Of the varied commentators that parade and prance across the national life we have a certain weakness for Will Hutton. As a wonderful example of the, umm, consistency which is required to remain as an authoritative national voice over the decades.
For example, it’s a very good idea, in fact we should remake British business in this image, that companies are largely family owned, with a secure shareholding structure, so that management can get on with looking to the long term of the business and not be distracted by the flightiness of the here today gone in milliseconds nature of the stock market:
The proposed new Companies Act would set out a new legal framework that will privilege long-term, engaged investment.
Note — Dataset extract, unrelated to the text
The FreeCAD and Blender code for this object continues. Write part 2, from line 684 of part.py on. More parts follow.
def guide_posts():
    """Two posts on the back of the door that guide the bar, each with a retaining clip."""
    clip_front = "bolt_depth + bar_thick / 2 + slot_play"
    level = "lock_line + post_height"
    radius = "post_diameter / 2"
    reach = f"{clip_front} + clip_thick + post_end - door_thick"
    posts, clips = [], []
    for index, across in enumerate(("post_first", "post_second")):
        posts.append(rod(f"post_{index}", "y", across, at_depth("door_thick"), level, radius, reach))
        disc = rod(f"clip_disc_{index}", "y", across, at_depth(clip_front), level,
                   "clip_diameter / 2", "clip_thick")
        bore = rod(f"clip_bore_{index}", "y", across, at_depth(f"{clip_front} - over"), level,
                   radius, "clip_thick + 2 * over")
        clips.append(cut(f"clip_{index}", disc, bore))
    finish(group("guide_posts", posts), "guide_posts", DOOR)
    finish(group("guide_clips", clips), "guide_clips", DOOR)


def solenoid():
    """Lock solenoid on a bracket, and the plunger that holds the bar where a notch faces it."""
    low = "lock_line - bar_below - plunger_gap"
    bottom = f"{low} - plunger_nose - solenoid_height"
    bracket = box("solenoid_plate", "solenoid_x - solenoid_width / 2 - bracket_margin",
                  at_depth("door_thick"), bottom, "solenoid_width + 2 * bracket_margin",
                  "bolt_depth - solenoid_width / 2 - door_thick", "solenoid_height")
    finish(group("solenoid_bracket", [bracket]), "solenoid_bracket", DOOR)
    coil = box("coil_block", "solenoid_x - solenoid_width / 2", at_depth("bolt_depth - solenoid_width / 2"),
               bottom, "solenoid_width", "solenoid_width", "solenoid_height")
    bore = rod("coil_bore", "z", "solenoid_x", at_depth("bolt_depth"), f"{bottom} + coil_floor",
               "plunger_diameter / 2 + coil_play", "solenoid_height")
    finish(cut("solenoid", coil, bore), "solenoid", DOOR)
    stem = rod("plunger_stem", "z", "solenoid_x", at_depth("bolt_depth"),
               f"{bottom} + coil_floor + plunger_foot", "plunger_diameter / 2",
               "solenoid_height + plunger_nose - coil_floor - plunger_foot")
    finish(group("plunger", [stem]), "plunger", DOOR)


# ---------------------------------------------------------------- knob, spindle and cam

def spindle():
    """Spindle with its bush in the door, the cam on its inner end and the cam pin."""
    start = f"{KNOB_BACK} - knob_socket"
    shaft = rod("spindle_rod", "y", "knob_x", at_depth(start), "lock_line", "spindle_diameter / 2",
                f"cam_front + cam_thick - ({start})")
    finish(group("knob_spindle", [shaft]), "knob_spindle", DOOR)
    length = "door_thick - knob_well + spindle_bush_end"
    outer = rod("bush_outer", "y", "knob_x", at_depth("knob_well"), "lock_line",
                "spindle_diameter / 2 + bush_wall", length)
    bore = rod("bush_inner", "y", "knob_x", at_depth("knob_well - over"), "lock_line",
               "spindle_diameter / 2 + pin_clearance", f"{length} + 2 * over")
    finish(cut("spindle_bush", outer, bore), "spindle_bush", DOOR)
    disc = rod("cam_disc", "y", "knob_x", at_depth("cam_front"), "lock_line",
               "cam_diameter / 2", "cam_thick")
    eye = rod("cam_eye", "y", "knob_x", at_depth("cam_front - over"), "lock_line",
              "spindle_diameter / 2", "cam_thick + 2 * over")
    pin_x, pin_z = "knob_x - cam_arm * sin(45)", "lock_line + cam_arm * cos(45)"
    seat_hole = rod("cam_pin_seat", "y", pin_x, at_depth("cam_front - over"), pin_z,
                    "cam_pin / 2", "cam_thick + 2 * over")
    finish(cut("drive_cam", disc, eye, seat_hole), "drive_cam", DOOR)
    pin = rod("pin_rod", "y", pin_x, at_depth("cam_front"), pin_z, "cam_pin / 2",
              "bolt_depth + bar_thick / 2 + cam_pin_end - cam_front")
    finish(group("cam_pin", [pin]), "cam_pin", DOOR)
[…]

Mutuals should be created to aggregate proxy votes, and cast them on behalf of shareholders. The basic voting share will continue as now, but it will attract more votes the longer it is held; if shares are lent, voting rights will be forgone. This will strike many in London as going too far – a dagger at the heart of British capitalism. But when Google floated, its founders Sergey Brin and Larry Page issued two classes of shares, with class A shares having 10 times more votes than class B – so Brin and Page ended up with 37.6% of the votes for 3.7% of the shares. As they said in the letter accompanying the initial public offering, “we have set up a corporate structure that will make it much harder for outside parties to take over or influence Google. This structure will also make it easier for our management team to follow the long-term, innovative approach.” Ten years on from the flotation, who can say they were wrong?
LinkedIn offered its original long-term shareholders 10 times the votes when it floated in 2011, and the Glazers floated Manchester United in New York rather than London because American rules allowed the family shares to have 10 times as many votes. Owners in mainland Europe – from the Wallenbergs in Sweden, who have holdings in most of Sweden’s top companies, to the Piëch family, part-owners of Porsche – use similar devices. Where there is business success and innovation, look for non-British corporate structures.
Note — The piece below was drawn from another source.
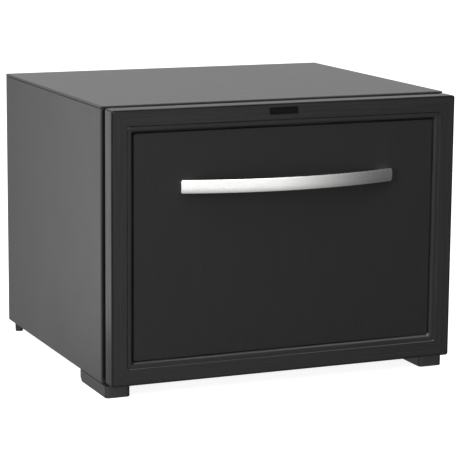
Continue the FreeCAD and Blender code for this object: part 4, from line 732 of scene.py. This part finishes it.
sides = ("left_", "right_")
plated = Finish("zinc_plate", Metallic=1.0)
plate_lines = plated.speckle(ROLLED_LINES, detail=3.0, stretch=ROLLED_DRAWN)
plated.surface(
    Base_Color=plated.tint(plate_lines, PLATED_DARK, PLATED_LIGHT),
    Roughness=spread(plate_lines, *MOST, *PLATED_ROUGH),
)
for side in sides:
    for member in ("slide_cabinet_member", "slide_middle_member", "slide_drawer_member"):
        dress(plated, side + member)
    dress(plated, side + "outer_ball_cage", side + "inner_ball_cage", side + "bin_rail")
dress(plated, "bin_cross_rail")


# ---------------------------------------------------------------- balls of the slides
# Hardened steel balls in the windows of the cages, in a row above and a row below the slide's
# middle. Each cage's balls are one piece and move with it.

BALL_R, BALL_SEGMENTS, BALL_RINGS = 0.0016, 12, 8
BALL_PITCH, BALLS_IN_ROW, FIRST_BALL_Y = 0.011, 7, -0.0700
SLIDE_Z = 0.128
BALL_ROWS = {"outer": (0.2063, 0.0149), "inner": (0.2029, 0.0099)}
BALL_STEEL, BALL_ROUGH, BALL_HAZE = (0.72, 0.73, 0.74), (0.06, 0.14), 0.001

chrome = Finish("chrome_steel", Metallic=1.0, Base_Color=BALL_STEEL)
chrome.surface(Roughness=spread(chrome.speckle(BALL_HAZE), *MOST, *BALL_ROUGH))
for side, mirrored in zip(sides, (-1.0, 1.0)):
    for row, (ball_x, ball_h) in BALL_ROWS.items():
        deselect()
        bpy.ops.mesh.primitive_uv_sphere_add(
            segments=BALL_SEGMENTS,
            ring_count=BALL_RINGS,
            radius=BALL_R,
            location=(mirrored * ball_x, FIRST_BALL_Y, SLIDE_Z + ball_h),
        )
        bpy.ops.object.transform_apply(location=True, rotation=True, scale=True)
        balls = bpy.context.object
        for layout, count, offset in (
            ("in_row", BALLS_IN_ROW, (0.0, BALL_PITCH, 0.0)),
            ("two_rows", 2, (0.0, 0.0, -2.0 * ball_h)),
        ):
            spaced = balls.modifiers.new(layout, "ARRAY")
            spaced.count = count
            spaced.use_relative_offset = False
            spaced.use_constant_offset = True
            spaced.constant_offset_displace = offset
            bpy.ops.object.modifier_apply(modifier=layout)
        balls = settle(side + row + "_balls", chrome, side + row + "_cage")
        bpy.ops.object.shade_smooth()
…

This trinity – business purpose, trusteeship and a range of committed shareholders – will be the foundation for the creation of purposeful companies, freed to behave like long‑term trusts rather than dance to the tune of peripatetic day traders. They will be value creators rather than rent extractors. It would be stakeholder capitalism in practice.
These proposals must be supported by a new takeover regime. The argument in hostile takeovers should not just be over price: it should be whether business purpose is being protected – with both sides being required to ask their shareholders’ view – and long-term shareholders’ votes privileged over those who have bought for a quick buck. The government should refer bids that create public-interest concerns and use the Competition and Markets Authority more aggressively. In short, takeovers, especially hostile takeovers, should be the exception rather than the rule of British business life.
We quote at length to show that this is not some throw away line, but central to Willy’s vision of how business life should operate.
That was in February. This month we are told that it’s a very good idea, in fact we should remake British business in this image, that companies are largely not family owned, with a secure shareholding structure, so that management can get on with looking to the long term of the business and not be distracted by the flightiness of the here today gone in milliseconds nature of the stock market:
Former CEO Martin Winterkorn, who resigned last week over the scandal, claims he knew nothing of what was going on, blaming a few unnamed executives for making a catastrophic error of judgment. Winterkorn was the consummate German engineer, knowing every dimension of engine performance; if he did not know how the dirty diesel engines of some popular VW brands were successfully passing US emission tests it was only because he chose not to ask. He did not need to. He had the backing of the Porsche family, who own just over 50% per cent of VW’s shares and who agree to vote as a block; the support too of the state of Saxony with a further 20% per cent –and of union members on the supervisory board. Winterkorn could run a company of 600,000, as Süddeutsche Zeitung remarked, as if it were North Korea.
VW is about production and jobs which trumps concerns about environmental sustainability – a culture than unites unions as much as the Porsche family.
And that’s even in the same newspaper. So, umm, yes, the consistency of Willy Hutton. We wonder if he’s heard of consistency?